SOHO — Street vendors and their allies are planning a march along Broadway in SoHo on Tuesday to protest the NYPD and the local business improvement district that they say harasses them daily.

The protest is coordinated by the Street Vendor Project, a division of the Urban Justice Center that advocates for the industry and says the workers are "subject to constant harassment, ticketing and disrespect from the NYPD and the SoHo Broadway Initiative."

"For the past couple of weeks, people have been getting slammed with ticket after ticket after ticket," said Street Vendor Project organizer Basma Eid. "No one deserves to work in a state of constant harassment and fear."

Eid said the protesters are "demanding that vendors are respected and that people are given opportunity and space to work."

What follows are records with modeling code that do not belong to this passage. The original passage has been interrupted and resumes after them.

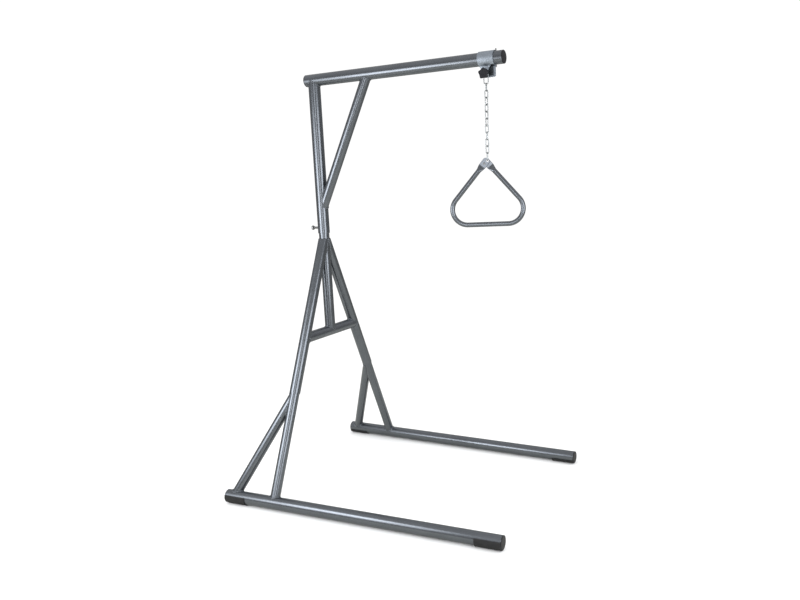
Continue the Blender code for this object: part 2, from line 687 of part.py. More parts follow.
def handle_path():
    """Middle line from the left pressed end to the right one.

    Each entry is (x, z, heading, distance from the nearest end, side), with the side -1 on the
    left half and 1 on the right.
    """
    apex_z = -HANDLE_APEX
    centre_x = HANDLE_HALF - HANDLE_CORNER
    centre_z = -HANDLE_BAR + HANDLE_CORNER
    slope, leg_length = handle_leg()
    tip = PRESSED_HALF
    quarter = [math.pi / 2 * i / ROUND_END_STEPS for i in range(1, ROUND_END_STEPS + 1)]
    round_end = [tip * (1 - math.cos(angle)) for angle in quarter]
    blend = [tip + PRESSED_FLAT + PRESSED_BLEND * i / BLEND_STEPS for i in range(BLEND_STEPS + 1)]
    half = []
    for distance in round_end + blend + [tip + leg_length]:
        run = distance - tip
        half.append((run * math.cos(slope), apex_z - run * math.sin(slope), -slope, distance))
    sweep = math.pi - slope
    for step in range(1, HANDLE_BEND_STEPS + 1):
        heading = -slope - sweep * step / HANDLE_BEND_STEPS
        x = centre_x - HANDLE_CORNER * math.sin(heading)
        z = centre_z + HANDLE_CORNER * math.cos(heading)
        half.append((x, z, heading, tip + leg_length + HANDLE_CORNER * sweep))
    left = [(-x, z, math.pi - heading, distance, -1) for x, z, heading, distance in half]
    right = [(x, z, heading + math.pi, distance, 1) for x, z, heading, distance in reversed(half)]
    return left + right


def handle_section(distance, side):
    """Cross-section of the handle, (across, y) points: round tube, pressed flat near its ends."""
    flat_end = PRESSED_HALF + PRESSED_FLAT
    share = min(max((distance - flat_end) / PRESSED_BLEND, 0.0), 1.0)
    pressed = 1 - share * share * (3 - 2 * share)
    half_width = PRESSED_HALF
    if distance < PRESSED_HALF:
        half_width = math.sqrt(PRESSED_HALF ** 2 - (PRESSED_HALF - distance) ** 2)
    middle_y = side * (PRESSED_THICK + GAP) / 2
    edge_step = math.sin(2 * math.pi / HANDLE_SIDES)
    points = []
    for i in range(HANDLE_SIDES):
        angle = 2 * math.pi * i / HANDLE_SIDES
        flat_y = middle_y + PRESSED_THICK / 2 * min(max(math.sin(angle) / edge_step, -1.0), 1.0)
        across = pressed * half_width * math.cos(angle) + (1 - pressed) * HANDLE_OD / 2 * math.cos(angle)
        y = pressed * flat_y + (1 - pressed) * HANDLE_OD / 2 * math.sin(angle)
        points.append((across, y))
    return points


def add_handle(last_link):
    """One bent tube whose pressed ends lap, with a hole for the chain and a rivet through both."""
    mesh = bpy.data.meshes.new("handle")
    shape = bmesh.new()
    rings = []
    for x, z, heading, distance, side in handle_path():
        across_x, across_z = -math.sin(heading), math.cos(heading)
        ring = [shape.verts.new((x - HOLE_SIDE + across * across_x, y, z + across * across_z))
                for across, y in handle_section(distance, side)]
        rings.append(ring)
    for ring, following in zip(rings[:-1], rings[1:]):
        for i in range(HANDLE_SIDES):
            j = (i + 1) % HANDLE_SIDES
            shape.faces.new((ring[i], ring[j], following[j], following[i]))
    shape.faces.new(rings[0])
    shape.faces.new(rings[-1])
    bmesh.ops.recalc_face_normals(shape, faces=shape.faces)
    shape.to_mesh(mesh)
    shape.free()
    shade_round(mesh)

    upright = about("Z", HANDLE_TURN - math.radians(90 * len(LINK_TURNS) + LINK_TURNS[-1]))
    plumb = about("Z", -HANDLE_TURN) @ about("Y", -HANG_LEAN) @ about("Z", HANDLE_TURN)
    handle = add_part("handle", mesh, "silver_vein_paint", last_link, (0, 0, -LINK_PITCH), upright @ plumb)

    # The hole's upper edge clears the curved end of the last link at the outer faces of the plates
    plate_out = PRESSED_THICK + GAP / 2
    link_inner_r = LINK_WIDTH / 2 - WIRE
    wire_rise = link_inner_r - math.sqrt(link_inner_r ** 2 - plate_out ** 2)
    hole_z = WIRE / 2 + wire_rise + GAP - HANDLE_HOLE_R
    reach = Vector((0, 2 * HANDLE_OD, 0))
    hole_place = Vector((0, 0, hole_z))
    hole = rod_cutter("chain_hole", hole_place - reach, hole_place + reach, HANDLE_HOLE_R, handle,
                      SMALL_STEPS)
    slope, _ = handle_leg()
    down_leg = Vector((-math.cos(slope), 0, -math.sin(slope)))
    rivet_place = Vector((-HOLE_SIDE, 0, -HANDLE_APEX)) + down_leg * RIVET_OUT
    rivet_hole = rod_cutter("rivet_hole", rivet_place - reach, rivet_place + reach, RIVET_R + GAP, handle,
                            SMALL_STEPS)
    cut(handle, hole, rivet_hole)

    face = plate_out + GAP
    above = [(0, face + RIVET_HEAD), (RIVET_HEAD_R / 2, face + RIVET_SHOULDER), (RIVET_HEAD_R, face),
             (RIVET_R, face)]
    profile = above + [(radius, -height) for radius, height in reversed(above)]
    turned_part("handle_rivet", profile, "steel_bolt", handle, rivet_place, FACING_RIGHT)


def build():
    root = add_empty("trapeze", (-MID_BASE_X, 0, FLOOR_TUBE_Z))
    add_base(root)
    swivel = add_empty("mast_swivel", parent=root)
    add_mast(swivel)
    slide = add_empty("clamp_slide", (CLAMP_X, 0, BOOM_HEIGHT), swivel)
    bolt_place = Vector((-BOLT_BACK, 0, -BOLT_DROP))
    add_strap(slide, bolt_place)
    add_carriage_bolt(slide, bolt_place)
    add_knob(slide, bolt_place)
    add_handle(add_chain(slide, bolt_place))


build()
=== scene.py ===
from math import asin, atan2, copysign, cos, hypot, pi, radians, sin, sqrt, tan

import bmesh
import bpy
from mathutils import Matrix, Vector


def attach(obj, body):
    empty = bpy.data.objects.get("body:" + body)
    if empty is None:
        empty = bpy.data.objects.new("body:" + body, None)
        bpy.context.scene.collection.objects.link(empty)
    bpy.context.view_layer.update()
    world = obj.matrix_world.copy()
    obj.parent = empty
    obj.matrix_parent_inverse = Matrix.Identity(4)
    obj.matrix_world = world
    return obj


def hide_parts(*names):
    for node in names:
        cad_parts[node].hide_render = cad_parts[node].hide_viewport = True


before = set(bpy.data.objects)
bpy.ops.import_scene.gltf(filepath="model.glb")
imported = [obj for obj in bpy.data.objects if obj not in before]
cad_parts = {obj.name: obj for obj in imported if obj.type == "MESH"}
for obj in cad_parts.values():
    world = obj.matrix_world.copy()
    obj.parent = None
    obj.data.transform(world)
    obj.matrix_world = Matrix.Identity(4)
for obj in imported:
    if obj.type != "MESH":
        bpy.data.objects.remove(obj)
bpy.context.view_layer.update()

scene = bpy.context.scene

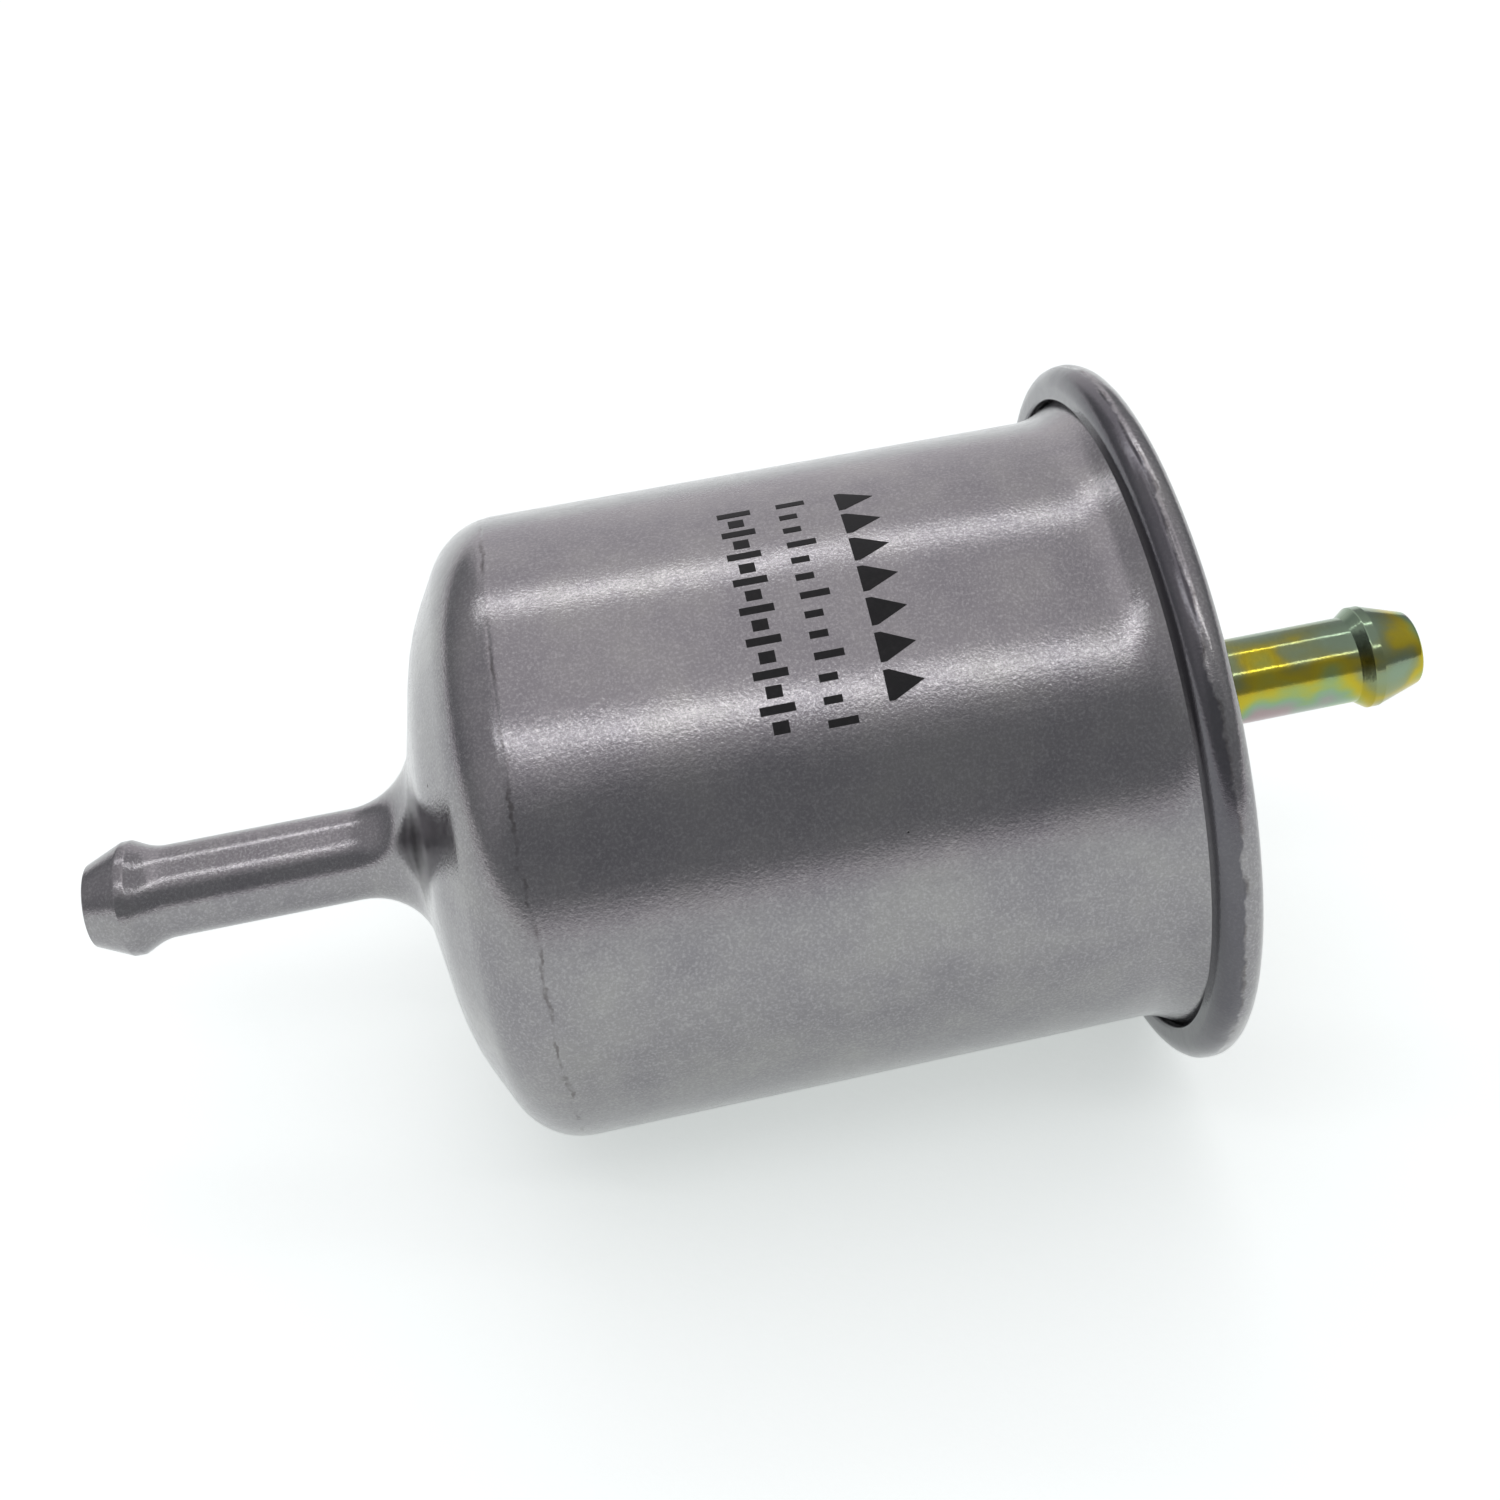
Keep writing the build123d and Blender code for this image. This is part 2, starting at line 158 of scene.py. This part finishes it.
def rounded(outline, longest, fine_x):
    """Points along a closed outline of (x, radius, corner round) corners, none further apart than longest.

    On the outside they lie closer together near the fine_x station, where a worn line runs round."""
    stops = []
    count = len(outline)
    for index, (x, radius, corner) in enumerate(outline):
        here = Vector((x, radius))
        back = (Vector(outline[index - 1][:2]) - here).normalized()
        ahead = (Vector(outline[(index + 1) % count][:2]) - here).normalized()
        turn = pi - back.angle(ahead)
        if corner <= 0 or turn < ARC_STEP / 10:
            stops.append(here)
            continue
        reach = corner * tan(turn / 2)
        centre = here + (back + ahead).normalized() * (corner / cos(turn / 2))
        start = here + back * reach - centre
        side = 1 if back.x * ahead.y - back.y * ahead.x < 0 else -1
        pieces = max(2, ceil(turn / ARC_STEP))
        for step in range(pieces + 1):
            angle = side * turn * step / pieces
            across = start.x * cos(angle) - start.y * sin(angle)
            along = start.x * sin(angle) + start.y * cos(angle)
            stops.append(centre + Vector((across, along)))
    points = []
    for here, after in zip(stops, stops[1:] + stops[:1]):
        middle = (here + after) / 2
        near_line = abs(middle.x - fine_x) < FINE_REACH and middle.y > band_radius - CAN_WALL / 2
        spacing = FINE_STEP if near_line else longest
        pieces = max(1, ceil((after - here).length / spacing))
        for step in range(pieces):
            points.append(here.lerp(after, step / pieces))
    return points


def lathe(name, outline, longest, material, wear, fine_x):
    """A closed mesh turned about the X axis. wear(x, radius, angle) says how far a point moves outward."""
    profile = rounded(outline, longest, fine_x)
    vertices = []
    for segment in range(SEGMENTS):
        angle = 2 * pi * segment / SEGMENTS
        for point in profile:
            radius = point.y + wear(point.x, point.y, angle)
            vertices.append((point.x * MM, -radius * sin(angle) * MM, radius * cos(angle) * MM))
    faces = []
    length = len(profile)
    for segment in range(SEGMENTS):
        this = segment * length
        following = (segment + 1) % SEGMENTS * length
        for index in range(length):
            after = (index + 1) % length
            faces.append((this + index, this + after, following + after, following + index))
    mesh = bpy.data.meshes.new(name)
    mesh.from_pydata(vertices, [], faces)
    mesh.shade_smooth()
    mesh.materials.append(material)
    piece = bpy.data.objects.new(name, mesh)
    bpy.context.scene.collection.objects.link(piece)
    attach(piece, "root")
    return piece


def noise_at(x, angle, size, seed):
    """Smooth noise on the band, about -0.5 to 0.5, whose spots are about size millimetres across."""
    around = Vector((x, band_radius * sin(angle), band_radius * cos(angle))) / size
    return noise.noise(around + Vector((seed, 0, 0)))


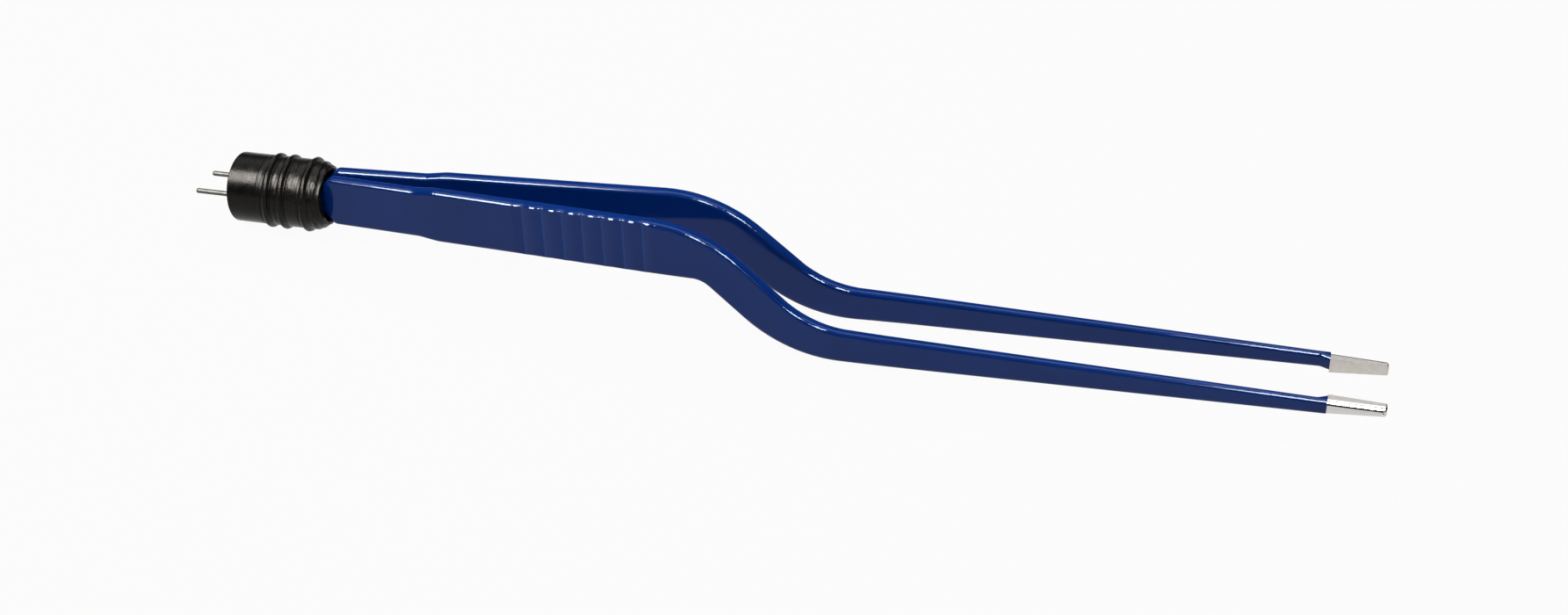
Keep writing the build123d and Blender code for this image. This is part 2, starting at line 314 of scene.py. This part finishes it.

"Vendors bring a lot of foot traffic to businesses in the area," she said. "In a city marked by ever increasing inequality, vendors keep New York affordable while providing meaningful employment to tens of thousands of families."

The Street Vendor Project is pushing for legislation in the City Council that would lift the cap on the number of permits and licenses the city issues, which advocates say enables a black market where such paperwork, distributed by the city for $200, is resold for up to $25,000.

Meanwhile, the SoHo Broadway Initiative is working against such legislation.

The group conducted a survey earlier this year and found that 76 percent of respondents feel strongly about sidewalk congestion on Broadway, it said.

"The Initiative's goal is simply to improve sidewalk congestion by having all sidewalk users use the sidewalk in a legal, respectful and responsible manner," the BID's executive director, Mark Dicus, said in a statement.

Dicus said "many vendors" work with the BID to select locations in the area, "but some vendors continue to operate from illegal locations that continue to clog our sidewalks and put the public's safety at risk."

Meanwhile, the legislation has not yet been introduced in the City Council.

"We need to see an end to the criminalization of street vending so that our communities can thrive," Eid said.

The protest march is set to begin at the corner of Canal Street and Broadway on Tuesday, July 19, at 4:30 p.m. and end at Houston Street and Broadway.